Pick out every line in the data below that holds "code".
======== Extracted entries ========
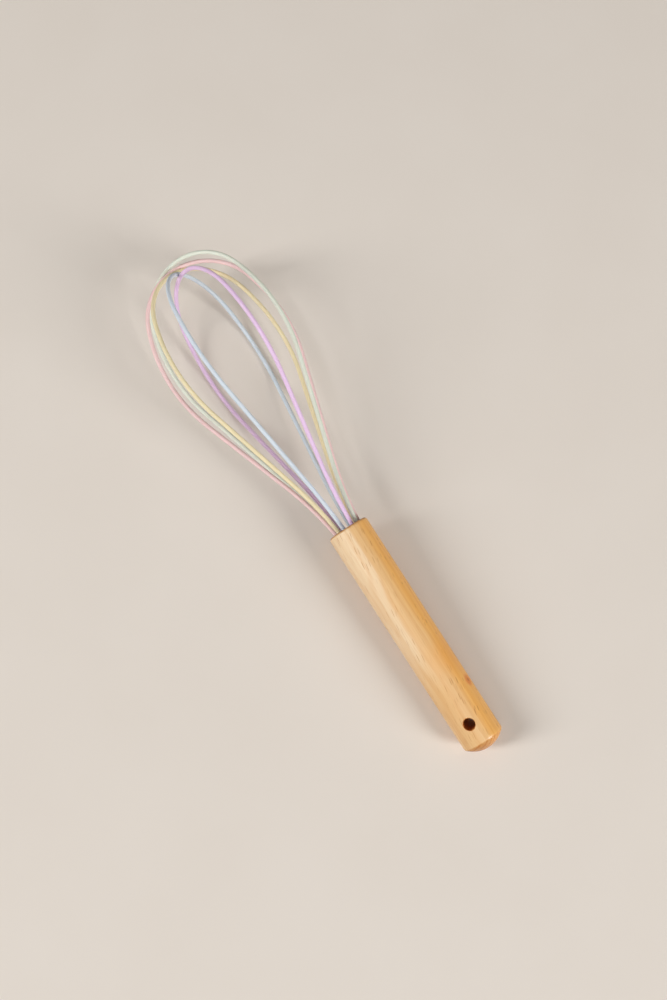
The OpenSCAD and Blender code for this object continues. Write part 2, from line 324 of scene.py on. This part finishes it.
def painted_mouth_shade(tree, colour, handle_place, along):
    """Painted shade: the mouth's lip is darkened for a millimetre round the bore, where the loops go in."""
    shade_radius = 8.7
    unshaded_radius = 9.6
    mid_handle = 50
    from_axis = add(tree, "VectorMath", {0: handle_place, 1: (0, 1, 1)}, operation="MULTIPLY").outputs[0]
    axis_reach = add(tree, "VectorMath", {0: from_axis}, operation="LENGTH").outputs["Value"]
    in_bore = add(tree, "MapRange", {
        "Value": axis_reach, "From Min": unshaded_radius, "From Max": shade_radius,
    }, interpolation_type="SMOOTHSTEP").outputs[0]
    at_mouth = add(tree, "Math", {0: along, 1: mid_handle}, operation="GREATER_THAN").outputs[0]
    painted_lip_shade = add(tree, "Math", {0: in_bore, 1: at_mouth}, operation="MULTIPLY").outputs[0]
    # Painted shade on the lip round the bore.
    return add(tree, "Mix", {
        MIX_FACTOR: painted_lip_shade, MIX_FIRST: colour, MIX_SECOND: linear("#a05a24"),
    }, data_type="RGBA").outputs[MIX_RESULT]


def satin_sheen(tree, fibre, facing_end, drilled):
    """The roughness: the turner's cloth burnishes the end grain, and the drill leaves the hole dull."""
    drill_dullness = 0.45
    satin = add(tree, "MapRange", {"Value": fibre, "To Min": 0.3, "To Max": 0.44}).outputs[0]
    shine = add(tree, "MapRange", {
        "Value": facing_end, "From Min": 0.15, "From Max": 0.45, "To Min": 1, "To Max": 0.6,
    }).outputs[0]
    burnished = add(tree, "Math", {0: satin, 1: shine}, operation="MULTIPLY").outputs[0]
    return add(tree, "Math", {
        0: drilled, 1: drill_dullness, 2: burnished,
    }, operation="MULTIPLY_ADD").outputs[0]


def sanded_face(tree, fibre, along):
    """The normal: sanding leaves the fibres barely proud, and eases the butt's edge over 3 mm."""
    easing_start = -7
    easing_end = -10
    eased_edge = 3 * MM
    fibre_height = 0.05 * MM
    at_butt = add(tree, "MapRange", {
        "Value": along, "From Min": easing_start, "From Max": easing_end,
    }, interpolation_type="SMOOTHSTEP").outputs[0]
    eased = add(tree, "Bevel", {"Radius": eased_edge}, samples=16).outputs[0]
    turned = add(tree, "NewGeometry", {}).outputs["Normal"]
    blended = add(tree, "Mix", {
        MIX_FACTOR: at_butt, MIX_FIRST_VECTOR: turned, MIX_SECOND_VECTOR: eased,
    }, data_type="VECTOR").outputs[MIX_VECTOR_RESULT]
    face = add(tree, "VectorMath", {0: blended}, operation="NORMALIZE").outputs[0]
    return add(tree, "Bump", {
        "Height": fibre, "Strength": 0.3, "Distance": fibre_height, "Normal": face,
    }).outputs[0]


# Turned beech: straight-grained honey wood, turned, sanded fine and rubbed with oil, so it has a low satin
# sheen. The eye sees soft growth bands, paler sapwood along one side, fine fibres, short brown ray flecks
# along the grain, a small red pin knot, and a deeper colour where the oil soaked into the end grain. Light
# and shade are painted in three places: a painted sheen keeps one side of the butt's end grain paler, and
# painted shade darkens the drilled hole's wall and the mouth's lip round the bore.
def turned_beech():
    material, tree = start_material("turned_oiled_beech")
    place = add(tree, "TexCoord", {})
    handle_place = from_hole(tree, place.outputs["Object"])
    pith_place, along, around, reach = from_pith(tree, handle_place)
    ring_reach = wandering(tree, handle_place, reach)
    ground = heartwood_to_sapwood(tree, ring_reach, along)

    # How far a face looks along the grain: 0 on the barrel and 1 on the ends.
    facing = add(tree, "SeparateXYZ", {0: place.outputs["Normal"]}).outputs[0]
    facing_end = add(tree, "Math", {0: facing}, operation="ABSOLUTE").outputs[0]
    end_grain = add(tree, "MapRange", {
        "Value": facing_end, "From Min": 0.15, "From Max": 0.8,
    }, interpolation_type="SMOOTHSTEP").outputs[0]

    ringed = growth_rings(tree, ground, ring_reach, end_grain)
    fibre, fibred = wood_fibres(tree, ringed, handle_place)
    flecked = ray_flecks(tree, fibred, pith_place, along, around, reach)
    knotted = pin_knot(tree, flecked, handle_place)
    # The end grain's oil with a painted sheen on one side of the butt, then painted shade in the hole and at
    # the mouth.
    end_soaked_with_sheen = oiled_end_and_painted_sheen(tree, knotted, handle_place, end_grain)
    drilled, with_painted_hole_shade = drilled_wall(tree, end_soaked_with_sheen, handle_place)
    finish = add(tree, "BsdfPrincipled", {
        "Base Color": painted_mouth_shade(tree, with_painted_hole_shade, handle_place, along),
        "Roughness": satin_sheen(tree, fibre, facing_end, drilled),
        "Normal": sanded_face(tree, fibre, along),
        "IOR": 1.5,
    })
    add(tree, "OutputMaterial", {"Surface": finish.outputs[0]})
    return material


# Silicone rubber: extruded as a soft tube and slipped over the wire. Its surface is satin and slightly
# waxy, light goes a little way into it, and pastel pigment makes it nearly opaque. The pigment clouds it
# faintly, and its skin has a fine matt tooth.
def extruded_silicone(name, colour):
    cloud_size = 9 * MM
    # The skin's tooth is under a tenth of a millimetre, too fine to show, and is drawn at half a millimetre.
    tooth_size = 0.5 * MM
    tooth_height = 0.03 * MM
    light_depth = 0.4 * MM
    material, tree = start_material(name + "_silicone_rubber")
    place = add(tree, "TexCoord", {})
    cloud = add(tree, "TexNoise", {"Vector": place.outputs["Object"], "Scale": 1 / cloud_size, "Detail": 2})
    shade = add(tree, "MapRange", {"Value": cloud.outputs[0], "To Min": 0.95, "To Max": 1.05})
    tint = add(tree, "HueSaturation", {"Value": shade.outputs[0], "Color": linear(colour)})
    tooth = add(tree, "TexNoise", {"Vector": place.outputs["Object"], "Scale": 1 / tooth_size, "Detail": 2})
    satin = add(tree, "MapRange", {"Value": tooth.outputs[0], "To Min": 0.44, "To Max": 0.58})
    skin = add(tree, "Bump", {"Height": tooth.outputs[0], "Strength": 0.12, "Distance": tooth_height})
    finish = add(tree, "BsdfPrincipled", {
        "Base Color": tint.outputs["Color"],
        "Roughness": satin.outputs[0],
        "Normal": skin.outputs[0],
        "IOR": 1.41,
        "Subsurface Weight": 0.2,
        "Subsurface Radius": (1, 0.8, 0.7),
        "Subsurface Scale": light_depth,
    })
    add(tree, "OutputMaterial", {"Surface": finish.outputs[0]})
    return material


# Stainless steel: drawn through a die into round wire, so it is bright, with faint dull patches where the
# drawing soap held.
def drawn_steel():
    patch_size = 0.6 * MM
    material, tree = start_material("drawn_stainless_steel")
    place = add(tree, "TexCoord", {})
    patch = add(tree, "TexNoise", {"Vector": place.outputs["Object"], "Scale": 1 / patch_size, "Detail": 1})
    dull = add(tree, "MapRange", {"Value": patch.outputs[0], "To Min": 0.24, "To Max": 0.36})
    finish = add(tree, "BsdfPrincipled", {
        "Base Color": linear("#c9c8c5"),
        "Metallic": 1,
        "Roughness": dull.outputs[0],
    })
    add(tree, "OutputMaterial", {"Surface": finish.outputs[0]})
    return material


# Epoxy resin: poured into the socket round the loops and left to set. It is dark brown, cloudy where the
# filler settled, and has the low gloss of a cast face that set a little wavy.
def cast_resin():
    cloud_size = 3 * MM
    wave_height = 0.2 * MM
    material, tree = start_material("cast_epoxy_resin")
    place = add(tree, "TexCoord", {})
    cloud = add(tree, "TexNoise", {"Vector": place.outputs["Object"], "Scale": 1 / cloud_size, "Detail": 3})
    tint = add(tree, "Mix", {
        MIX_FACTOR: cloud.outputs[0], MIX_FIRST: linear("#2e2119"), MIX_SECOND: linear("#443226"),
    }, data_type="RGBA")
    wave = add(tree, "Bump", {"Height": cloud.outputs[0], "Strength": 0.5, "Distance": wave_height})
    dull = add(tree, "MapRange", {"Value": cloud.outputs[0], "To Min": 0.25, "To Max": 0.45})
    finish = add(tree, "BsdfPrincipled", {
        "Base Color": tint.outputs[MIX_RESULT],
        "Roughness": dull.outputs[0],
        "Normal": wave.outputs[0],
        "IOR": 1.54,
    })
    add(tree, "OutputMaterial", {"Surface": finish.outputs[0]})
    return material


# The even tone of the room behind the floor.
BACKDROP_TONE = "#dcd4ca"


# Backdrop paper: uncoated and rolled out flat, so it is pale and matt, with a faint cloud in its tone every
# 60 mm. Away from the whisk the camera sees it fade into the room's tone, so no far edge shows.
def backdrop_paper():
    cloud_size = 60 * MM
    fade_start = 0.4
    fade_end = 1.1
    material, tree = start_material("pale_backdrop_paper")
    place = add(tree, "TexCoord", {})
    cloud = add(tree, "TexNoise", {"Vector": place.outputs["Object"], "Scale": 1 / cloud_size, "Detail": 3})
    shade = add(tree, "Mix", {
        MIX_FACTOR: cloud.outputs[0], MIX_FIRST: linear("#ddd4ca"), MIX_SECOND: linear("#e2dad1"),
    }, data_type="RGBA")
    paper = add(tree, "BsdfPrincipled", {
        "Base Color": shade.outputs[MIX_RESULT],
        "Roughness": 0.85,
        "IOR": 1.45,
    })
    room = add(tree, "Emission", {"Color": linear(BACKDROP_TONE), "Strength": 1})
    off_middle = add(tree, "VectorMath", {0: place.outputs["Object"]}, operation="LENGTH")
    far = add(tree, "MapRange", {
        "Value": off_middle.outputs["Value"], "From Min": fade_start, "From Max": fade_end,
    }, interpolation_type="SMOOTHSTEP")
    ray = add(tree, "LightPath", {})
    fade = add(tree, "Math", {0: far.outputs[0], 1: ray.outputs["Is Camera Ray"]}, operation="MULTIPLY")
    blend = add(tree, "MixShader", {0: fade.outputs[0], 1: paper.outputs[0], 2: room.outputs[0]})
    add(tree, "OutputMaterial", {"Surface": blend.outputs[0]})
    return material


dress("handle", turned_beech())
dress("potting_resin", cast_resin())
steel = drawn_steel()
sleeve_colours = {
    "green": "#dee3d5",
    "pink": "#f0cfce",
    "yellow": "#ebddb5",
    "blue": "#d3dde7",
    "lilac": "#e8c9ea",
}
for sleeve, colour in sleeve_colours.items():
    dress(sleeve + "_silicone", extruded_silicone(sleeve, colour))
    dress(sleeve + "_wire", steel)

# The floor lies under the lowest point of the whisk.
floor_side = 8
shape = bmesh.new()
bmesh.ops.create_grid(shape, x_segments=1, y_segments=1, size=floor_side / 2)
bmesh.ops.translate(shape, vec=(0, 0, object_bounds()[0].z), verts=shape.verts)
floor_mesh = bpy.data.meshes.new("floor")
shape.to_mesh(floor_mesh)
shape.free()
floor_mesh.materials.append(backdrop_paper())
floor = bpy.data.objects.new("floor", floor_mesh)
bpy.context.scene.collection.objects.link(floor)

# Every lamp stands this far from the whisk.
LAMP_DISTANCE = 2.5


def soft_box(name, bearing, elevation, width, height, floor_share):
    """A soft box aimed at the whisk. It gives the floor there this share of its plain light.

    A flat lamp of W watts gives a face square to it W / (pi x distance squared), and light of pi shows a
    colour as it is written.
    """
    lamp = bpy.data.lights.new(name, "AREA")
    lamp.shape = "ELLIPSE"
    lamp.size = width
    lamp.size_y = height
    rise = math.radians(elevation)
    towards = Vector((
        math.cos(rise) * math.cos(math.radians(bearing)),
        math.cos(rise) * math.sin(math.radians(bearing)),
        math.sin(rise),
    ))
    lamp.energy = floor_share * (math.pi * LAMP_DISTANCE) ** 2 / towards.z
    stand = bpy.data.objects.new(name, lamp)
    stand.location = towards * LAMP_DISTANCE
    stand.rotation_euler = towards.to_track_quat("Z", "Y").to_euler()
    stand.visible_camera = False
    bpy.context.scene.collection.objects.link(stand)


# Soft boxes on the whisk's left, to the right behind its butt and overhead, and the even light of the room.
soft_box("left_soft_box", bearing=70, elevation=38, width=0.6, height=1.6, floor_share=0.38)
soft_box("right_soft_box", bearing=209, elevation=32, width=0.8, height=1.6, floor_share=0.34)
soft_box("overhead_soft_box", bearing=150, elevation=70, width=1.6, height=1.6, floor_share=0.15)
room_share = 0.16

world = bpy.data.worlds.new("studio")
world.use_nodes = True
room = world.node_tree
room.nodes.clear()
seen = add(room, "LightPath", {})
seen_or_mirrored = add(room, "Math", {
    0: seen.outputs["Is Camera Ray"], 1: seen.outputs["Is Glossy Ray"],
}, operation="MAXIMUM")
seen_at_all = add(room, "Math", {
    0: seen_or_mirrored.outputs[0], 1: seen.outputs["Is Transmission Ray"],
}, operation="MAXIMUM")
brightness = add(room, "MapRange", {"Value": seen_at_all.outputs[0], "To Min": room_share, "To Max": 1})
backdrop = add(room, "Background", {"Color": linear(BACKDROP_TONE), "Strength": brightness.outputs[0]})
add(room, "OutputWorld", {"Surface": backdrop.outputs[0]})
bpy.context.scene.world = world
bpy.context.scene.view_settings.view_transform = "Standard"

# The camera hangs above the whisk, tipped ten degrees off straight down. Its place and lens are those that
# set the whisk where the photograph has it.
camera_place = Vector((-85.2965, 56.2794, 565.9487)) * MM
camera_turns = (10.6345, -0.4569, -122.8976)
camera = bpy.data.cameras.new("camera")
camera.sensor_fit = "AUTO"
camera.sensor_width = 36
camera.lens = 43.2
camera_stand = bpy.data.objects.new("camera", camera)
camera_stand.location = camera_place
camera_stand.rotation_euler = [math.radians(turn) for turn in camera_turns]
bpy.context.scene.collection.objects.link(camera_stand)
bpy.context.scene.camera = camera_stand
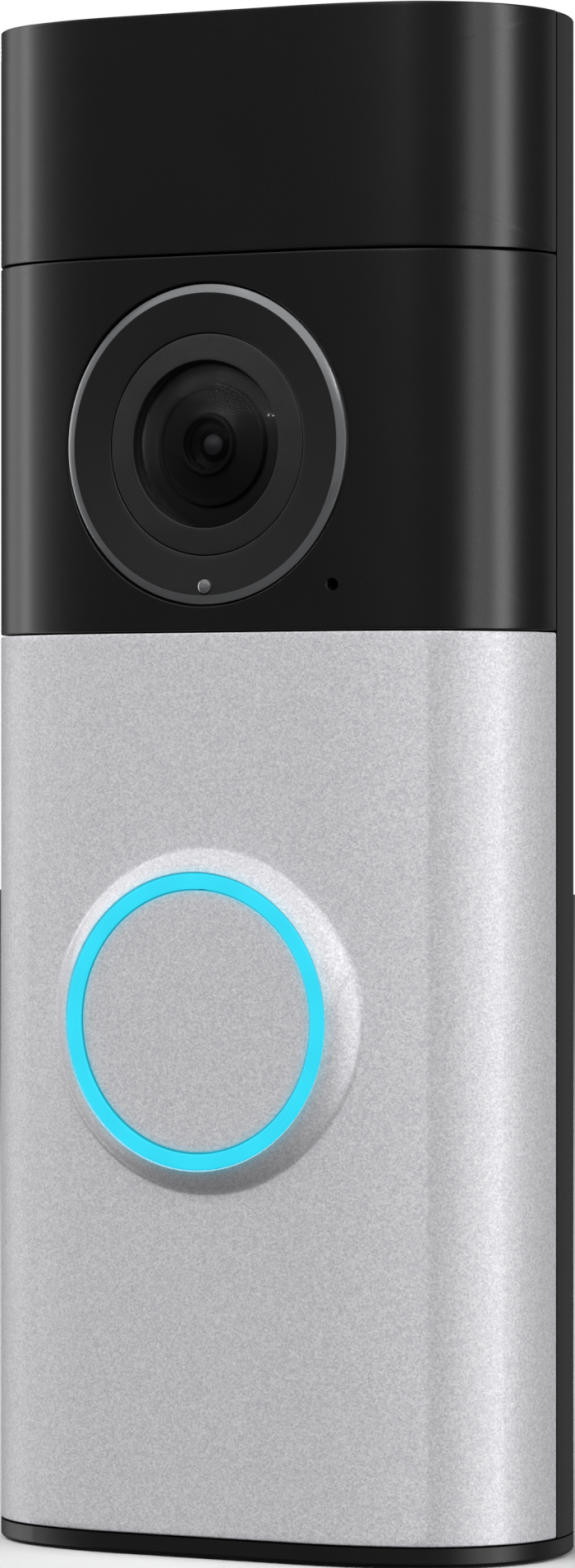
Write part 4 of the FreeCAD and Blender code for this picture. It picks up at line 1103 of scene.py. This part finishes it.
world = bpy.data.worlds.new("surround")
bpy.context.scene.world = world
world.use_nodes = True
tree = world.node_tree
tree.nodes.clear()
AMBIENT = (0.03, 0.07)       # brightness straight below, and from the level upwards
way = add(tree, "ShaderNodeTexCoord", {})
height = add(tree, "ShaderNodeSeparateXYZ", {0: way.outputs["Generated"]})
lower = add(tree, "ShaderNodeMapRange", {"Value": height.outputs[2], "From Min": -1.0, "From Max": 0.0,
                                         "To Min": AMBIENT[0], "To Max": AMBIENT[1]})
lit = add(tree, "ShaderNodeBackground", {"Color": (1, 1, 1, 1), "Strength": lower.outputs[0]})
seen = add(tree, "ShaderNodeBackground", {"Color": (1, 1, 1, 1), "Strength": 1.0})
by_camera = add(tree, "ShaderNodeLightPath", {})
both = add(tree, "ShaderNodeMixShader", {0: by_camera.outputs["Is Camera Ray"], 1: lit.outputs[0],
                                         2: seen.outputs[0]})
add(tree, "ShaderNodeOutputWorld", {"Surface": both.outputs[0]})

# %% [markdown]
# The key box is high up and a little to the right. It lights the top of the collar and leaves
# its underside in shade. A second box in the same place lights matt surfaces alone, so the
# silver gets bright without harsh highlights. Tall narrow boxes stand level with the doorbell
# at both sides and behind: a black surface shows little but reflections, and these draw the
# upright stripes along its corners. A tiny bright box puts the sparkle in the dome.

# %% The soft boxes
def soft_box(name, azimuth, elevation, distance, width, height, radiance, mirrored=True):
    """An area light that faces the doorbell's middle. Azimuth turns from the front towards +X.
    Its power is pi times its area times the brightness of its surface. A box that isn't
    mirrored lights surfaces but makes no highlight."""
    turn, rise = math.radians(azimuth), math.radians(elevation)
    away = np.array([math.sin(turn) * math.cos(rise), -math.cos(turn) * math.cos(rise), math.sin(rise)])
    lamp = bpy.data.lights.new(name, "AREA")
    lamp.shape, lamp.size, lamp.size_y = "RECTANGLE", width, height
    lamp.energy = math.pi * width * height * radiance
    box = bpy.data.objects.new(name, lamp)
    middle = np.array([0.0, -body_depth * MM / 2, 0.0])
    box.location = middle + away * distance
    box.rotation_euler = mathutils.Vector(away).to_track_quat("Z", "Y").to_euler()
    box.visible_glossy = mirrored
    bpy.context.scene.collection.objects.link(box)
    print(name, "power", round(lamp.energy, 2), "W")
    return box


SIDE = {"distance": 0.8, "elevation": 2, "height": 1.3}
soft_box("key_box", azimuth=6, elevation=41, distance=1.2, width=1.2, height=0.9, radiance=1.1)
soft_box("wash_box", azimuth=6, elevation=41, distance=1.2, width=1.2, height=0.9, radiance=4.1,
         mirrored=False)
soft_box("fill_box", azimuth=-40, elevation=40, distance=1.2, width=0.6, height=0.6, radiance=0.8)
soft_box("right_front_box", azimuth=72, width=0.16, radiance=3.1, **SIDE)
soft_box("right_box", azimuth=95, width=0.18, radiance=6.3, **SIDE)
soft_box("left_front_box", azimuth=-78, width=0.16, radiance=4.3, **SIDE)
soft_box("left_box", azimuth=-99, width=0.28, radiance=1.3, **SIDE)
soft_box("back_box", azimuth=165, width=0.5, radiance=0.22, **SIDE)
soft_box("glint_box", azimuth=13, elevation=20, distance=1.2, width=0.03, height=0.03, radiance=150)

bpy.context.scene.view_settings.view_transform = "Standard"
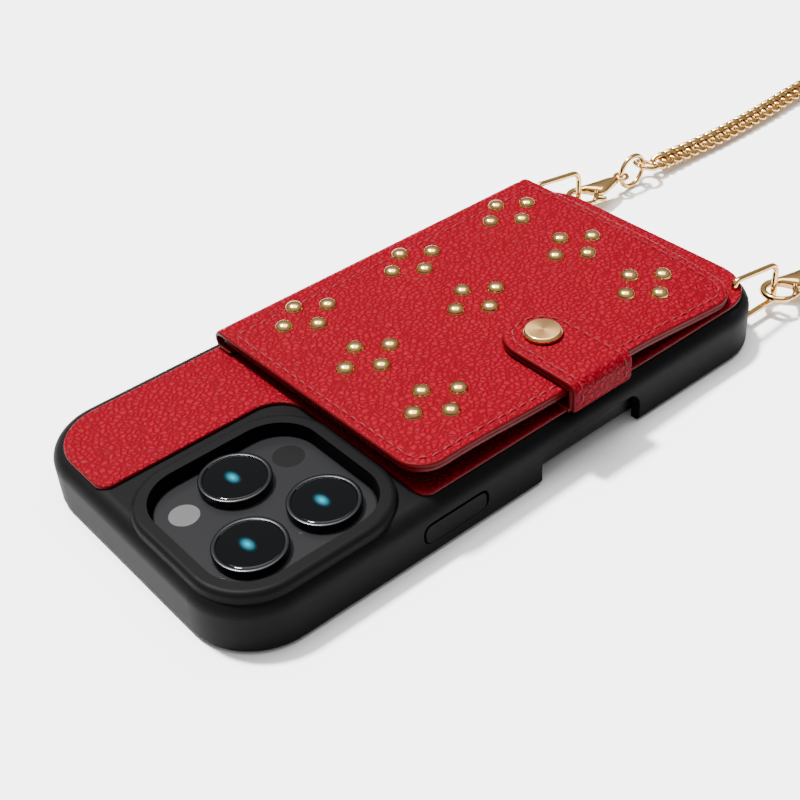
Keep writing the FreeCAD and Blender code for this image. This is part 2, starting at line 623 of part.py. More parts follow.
========
§ Correct response:
The OpenSCAD and Blender code for this object continues. Write part 2, from line 324 of scene.py on. This part finishes it.
Write part 4 of the FreeCAD and Blender code for this picture. It picks up at line 1103 of scene.py. This part finishes it.
Keep writing the FreeCAD and Blender code for this image. This is part 2, starting at line 623 of part.py. More parts follow.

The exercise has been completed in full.